The existing skip_dbt DAG param continues to work: when skip_dbt=True, the gate task raises
AirflowSkipException, which propagates to trigger_dbt via the default all_success trigger
rule, skipping the dbt DAG trigger.
Naming convention¶
| Concept | Pattern | Example |
|---|---|---|
| ELT DAG (how data arrives) | {domain}_{source}_{dataset}_{freq} |
core_gsheets_ph_hr_roster_daily |
| dbt DAG (what data serves) | {domain}_dbt_{concern} |
core_dbt_ph_roster |
| dbt pipeline tag | {domain}_{concern} |
core_ph_roster |
dbt DAGs are named by data concern, not by source. This supports the many-to-one trigger
pattern: multiple ELT DAGs from different sources (e.g., gladly_qa_daily + gsheets_qa_daily)
can trigger the same dbt DAG (warbyparker_dbt_qa) when their outputs feed the same models.
Currently all pipelines are 1:1; the naming is forward-compatible with many:1.
dbt model tagging¶
Each model belongs to a pipeline tag that scopes Cosmos model selection to exactly the models needed for that concern:
core_ph_roster— 3 models:ph_hr_roster_active(Silver),ph_hr_roster_inactive(Silver),dim_employee_ph(Gold)core_bi_roster— 52 models: 26 Silverbi_roster_*+ 26 Golddim_employee_*(all clients except PH)

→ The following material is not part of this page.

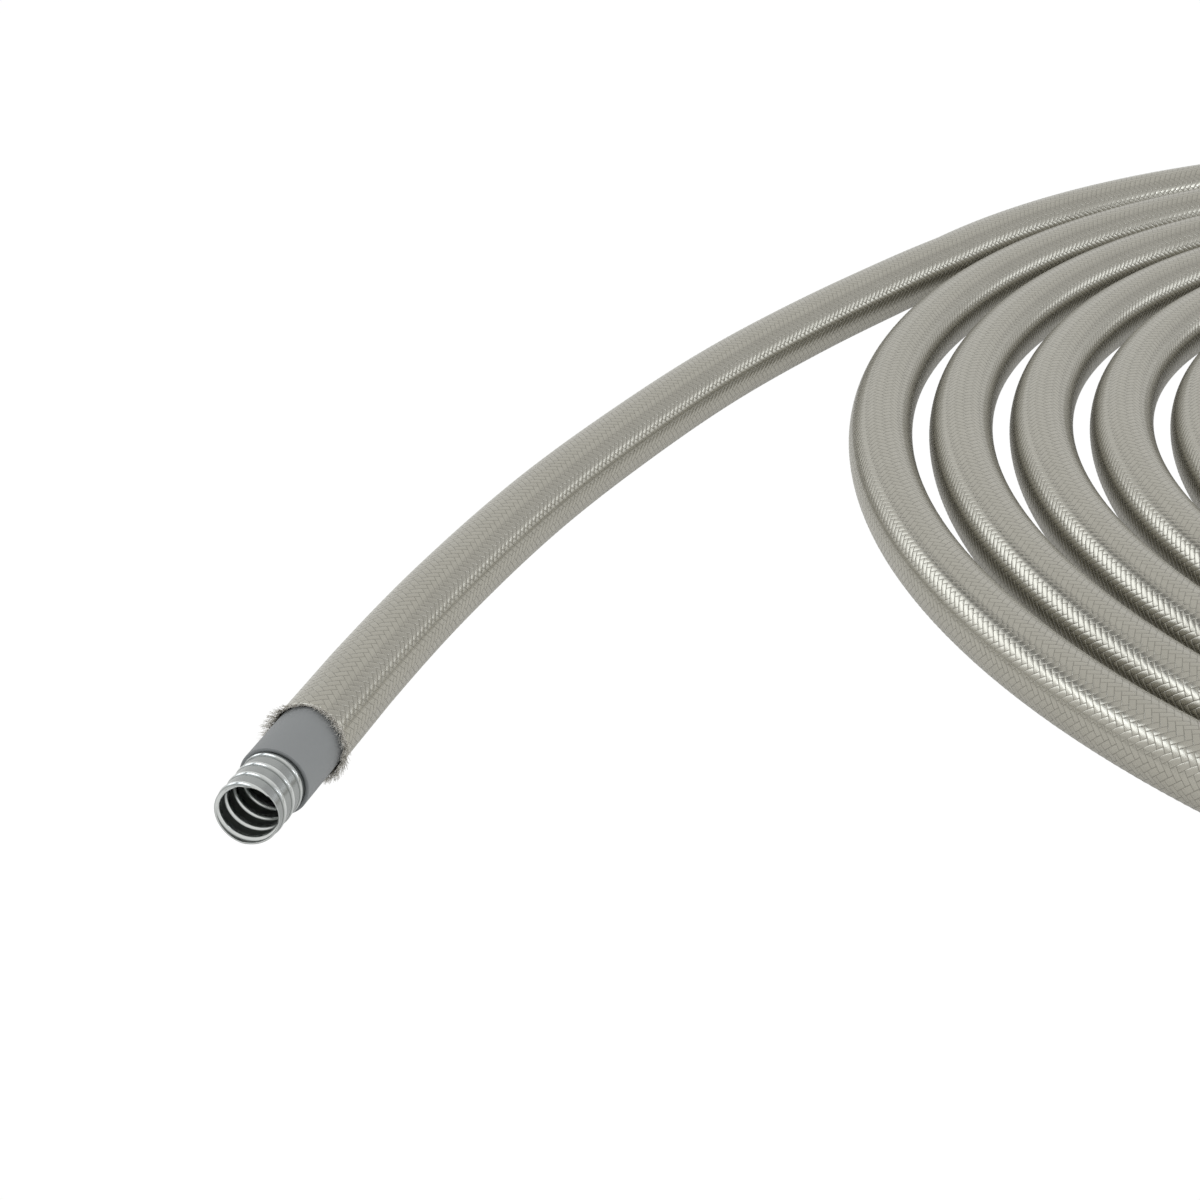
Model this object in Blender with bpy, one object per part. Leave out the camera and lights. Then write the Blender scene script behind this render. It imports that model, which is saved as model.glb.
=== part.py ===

Models may carry both a concern tag and a client-specific tag (e.g., core_bi_roster_wbp) for
targeted ad-hoc runs. The pipeline tag is what Cosmos uses in the standalone dbt DAG.
View handling¶
rpt_master_roster is a materialized='view' — once created in Snowflake, it reads live data
from the Gold dims without a daily dbt run. It carries only the rpt_master_roster tag and is
excluded from both pipeline tags. It only requires dbt run when its SQL definition changes
(deploy-time concern, run manually or via CI).
xo-foundry support¶
The trigger_dag field was added to DBTGlobalConfig in the YAML schema. It is mutually exclusive
with select/exclude (validated at config load time). When set, the Jinja2 template emits a
TriggerDagRunOperator block instead of a Cosmos DbtTaskGroup. This keeps ELT DAGs free of
Cosmos imports entirely, eliminating the import-time parse cost.
Consequences¶
Easier:
- ELT DAGs load instantly — no Cosmos parsing at import time
- Adding a new client only requires: new Silver model (with core_bi_roster tag) + new Gold model
(same tag). The dbt DAG and YAML need no changes.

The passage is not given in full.